RECORDED INFORMATION.
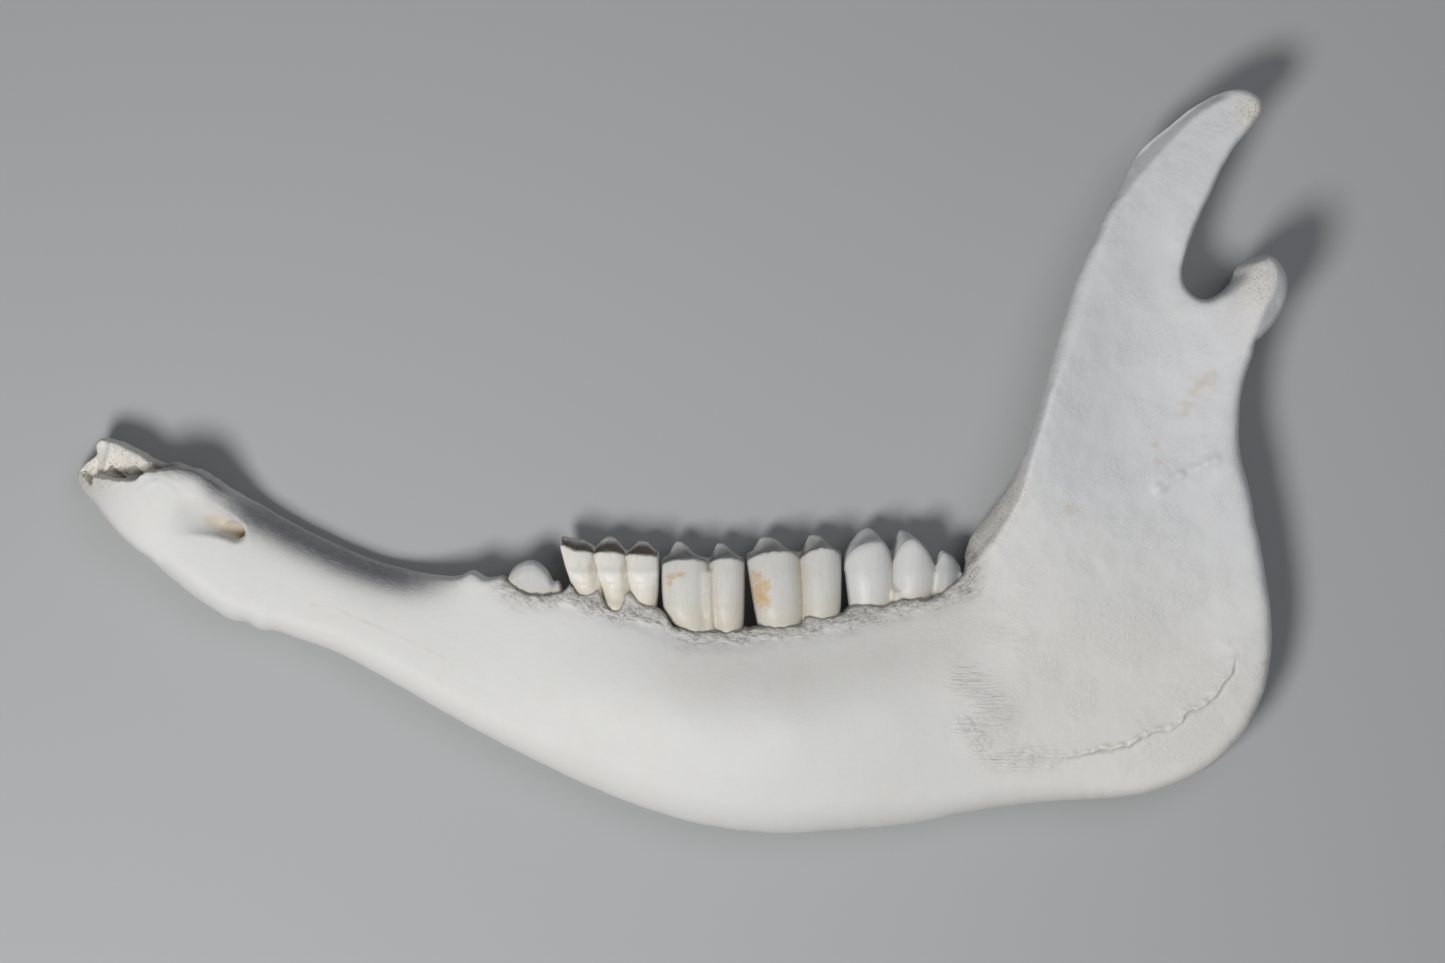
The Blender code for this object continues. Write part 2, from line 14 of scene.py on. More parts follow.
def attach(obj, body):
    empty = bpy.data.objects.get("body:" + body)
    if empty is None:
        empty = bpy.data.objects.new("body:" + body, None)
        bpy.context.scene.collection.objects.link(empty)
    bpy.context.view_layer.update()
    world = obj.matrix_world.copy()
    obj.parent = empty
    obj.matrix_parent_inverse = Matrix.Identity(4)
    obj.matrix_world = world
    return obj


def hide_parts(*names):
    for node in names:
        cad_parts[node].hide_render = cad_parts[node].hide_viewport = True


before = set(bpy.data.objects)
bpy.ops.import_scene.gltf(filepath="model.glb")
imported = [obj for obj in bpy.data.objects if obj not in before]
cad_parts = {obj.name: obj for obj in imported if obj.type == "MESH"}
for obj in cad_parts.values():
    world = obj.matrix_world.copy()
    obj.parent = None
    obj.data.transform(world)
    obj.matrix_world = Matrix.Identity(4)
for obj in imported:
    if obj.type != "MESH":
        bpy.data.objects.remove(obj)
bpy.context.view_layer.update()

YOUR INSTRUCTIONS. Nothing should be left out: repeat all of the data exactly.

OUTPUT OF THE TASK.
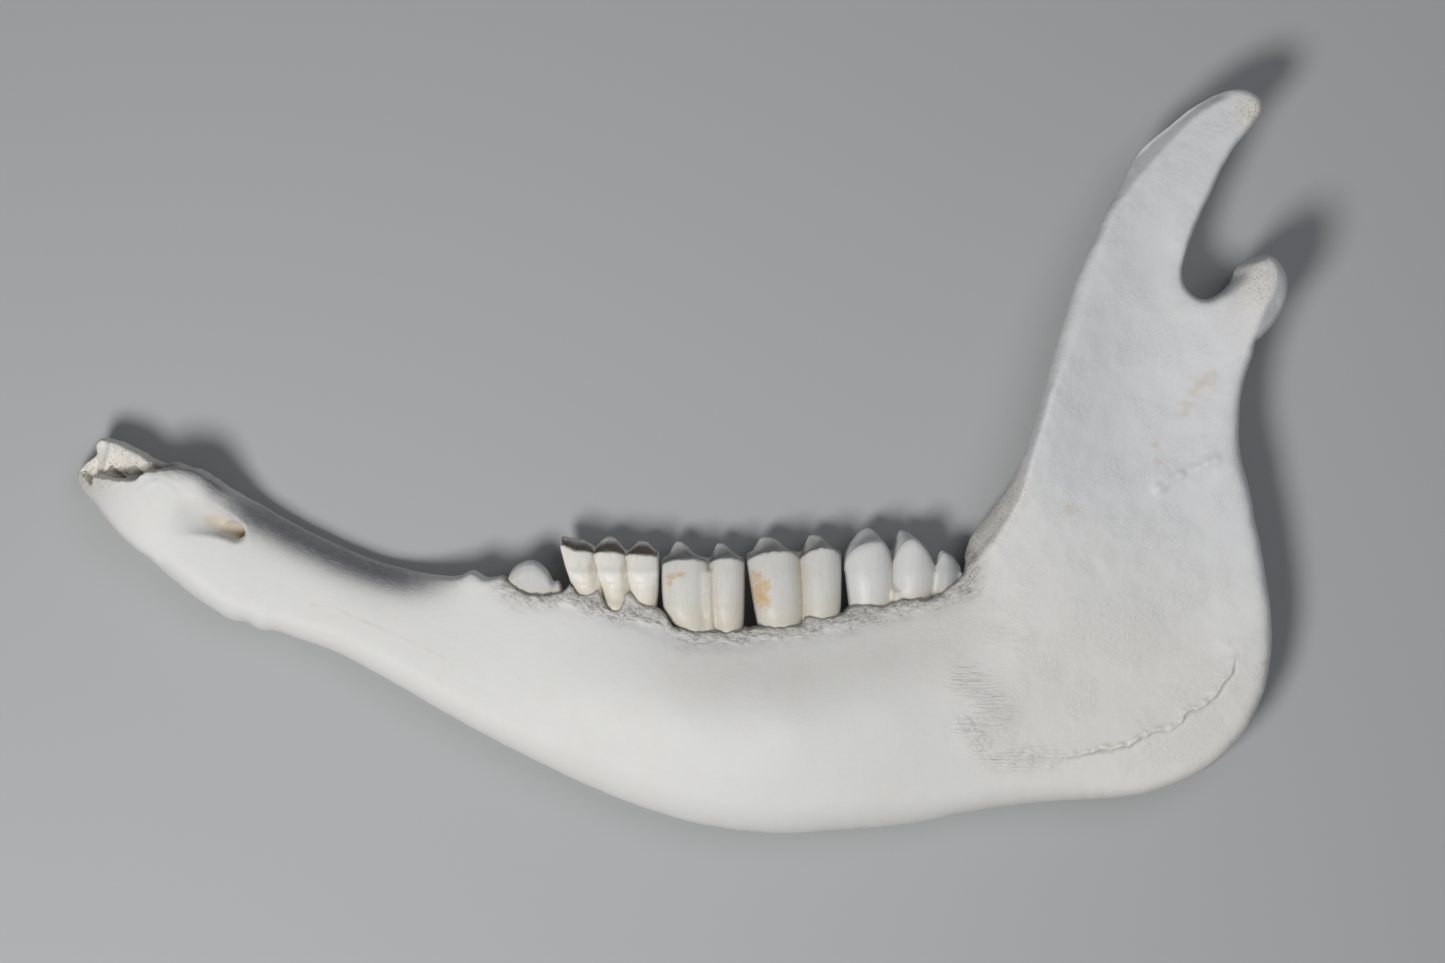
The Blender code for this object continues. Write part 2, from line 14 of scene.py on. More parts follow.
def attach(obj, body):
    empty = bpy.data.objects.get("body:" + body)
    if empty is None:
        empty = bpy.data.objects.new("body:" + body, None)
        bpy.context.scene.collection.objects.link(empty)
    bpy.context.view_layer.update()
    world = obj.matrix_world.copy()
    obj.parent = empty
    obj.matrix_parent_inverse = Matrix.Identity(4)
    obj.matrix_world = world
    return obj


def hide_parts(*names):
    for node in names:
        cad_parts[node].hide_render = cad_parts[node].hide_viewport = True


before = set(bpy.data.objects)
bpy.ops.import_scene.gltf(filepath="model.glb")
imported = [obj for obj in bpy.data.objects if obj not in before]
cad_parts = {obj.name: obj for obj in imported if obj.type == "MESH"}
for obj in cad_parts.values():
    world = obj.matrix_world.copy()
    obj.parent = None
    obj.data.transform(world)
    obj.matrix_world = Matrix.Identity(4)
for obj in imported:
    if obj.type != "MESH":
        bpy.data.objects.remove(obj)
bpy.context.view_layer.update()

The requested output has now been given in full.